Al Jazeera led the media onslaught on Syria. In March 2011 it announced with pride that it had set up a special unit to ‘trawl the social networking sites’. Only recently I learnt that distributed expensive mobile telephones and up linking software to opponents of the Assad regime were used to cover the Syria conflict. In short it was not simply trawling social networking sites but setting them up to trawl. Al Jazeera thus crossed a red line: it generated the reports that it wanted to report. The Emir of Qatar has done what an Indian newspaper owner has done to his own paper during my half century as a journalist: to allow its professional editors to build up its credibility and then use that credibility to serve his personal ends. Al Jazeera is learning what they’ve had to learn: credibility vanishes the moment it is abused and like the Greek Muses, never returns.

What are the pitfalls of youtube and what needs to be checked to avoid them?

Youtube has democratised access to visual information. But its utter anonymity makes it hugely susceptible to abuse. We can now see murder, assassination and execution, but we don’t know who is doing it, who is filming it, why they are being allowed to film it and even whether the event is real or staged. To my mind there is no way to prevent this abuse. We can only chase down instances of abuse, publicise them and destroy the credibility of the abusers.

In general there is a huge support for Assad in India – is this so?

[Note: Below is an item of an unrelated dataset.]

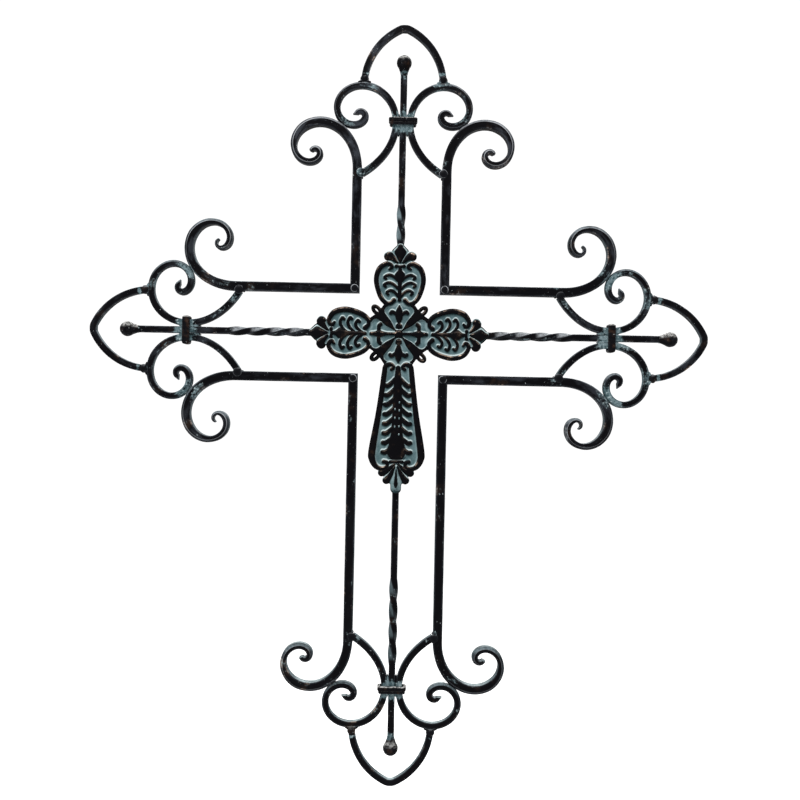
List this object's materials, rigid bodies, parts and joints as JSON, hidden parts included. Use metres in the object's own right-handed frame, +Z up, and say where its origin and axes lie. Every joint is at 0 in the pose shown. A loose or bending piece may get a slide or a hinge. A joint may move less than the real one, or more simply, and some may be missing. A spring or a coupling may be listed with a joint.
{
  "type": "wrought iron wall cross",
  "caption": "Openwork memorial wall cross of mitred bars with curled ends, scrolls, pointed arches, twisted rods and a cast relief medallion at the crossing",
  "frame": {"origin": "middle of the flat underside of the top arch's point, where a nail carries the cross, in the middle plane of the bars", "axes": "+Z up along the long arm, +X to the right seen from the front, front faces -Y, wall at +Y"},
  "size_m": [0.7322, 0.0194, 0.9012],
  "materials": {
    "wrought_iron": "near-black painted iron with rubbed brown edges and brushed-on verdigris",
    "rubbed_iron": "near-black iron rubbed to brown on the raised parts",
    "verdigris_casting": "casting with black and copper-brown raised parts over blue-green recesses"
  },
  "bodies": {
    "root": {"rail_top_right": "wrought_iron", "scroll_top_right": "wrought_iron", "rail_top_left": "wrought_iron", "scroll_top_left": "wrought_iron", "arch_top": "wrought_iron", "rod_top": "wrought_iron", "ball_top": "rubbed_iron", "collar_top": "rubbed_iron", "rail_right_lower": "wrought_iron", "scroll_right_lower": "wrought_iron", "rail_right_upper": "wrought_iron", "scroll_right_upper": "wrought_iron", "arch_right": "wrought_iron", "rod_right": "wrought_iron", "ball_right": "rubbed_iron", "collar_right": "rubbed_iron", "rail_bottom_left": "wrought_iron", "scroll_bottom_left": "wrought_iron", "rail_bottom_right": "wrought_iron", "scroll_bottom_right": "wrought_iron", "arch_bottom": "wrought_iron", "rod_bottom": "wrought_iron", "ball_bottom": "rubbed_iron", "collar_bottom": "rubbed_iron", "rail_left_upper": "wrought_iron", "scroll_left_upper": "wrought_iron", "rail_left_lower": "wrought_iron", "scroll_left_lower": "wrought_iron", "arch_left": "wrought_iron", "rod_left": "wrought_iron", "ball_left": "rubbed_iron", "collar_left": "rubbed_iron", "medallion": "verdigris_casting"}
  },
  "joints": []
}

Yes, but it is not given on communal grounds. No one in India thinks of the Assad regime as a Shia or Alawite regime. Shia’s make up only 25% of India’s Muslim population. For us Syria is simply a Muslim country, but a modern secular one. Our support springs from admiration for Syria’s secularism and its freedom from sectarian conflict in a part of the world where this is rife. We also understand, from our own experience, the threat that takfiri Islam poses to peace not only in the Arab world but in India. We know that if Syria falls, Jordan and Israel will be next.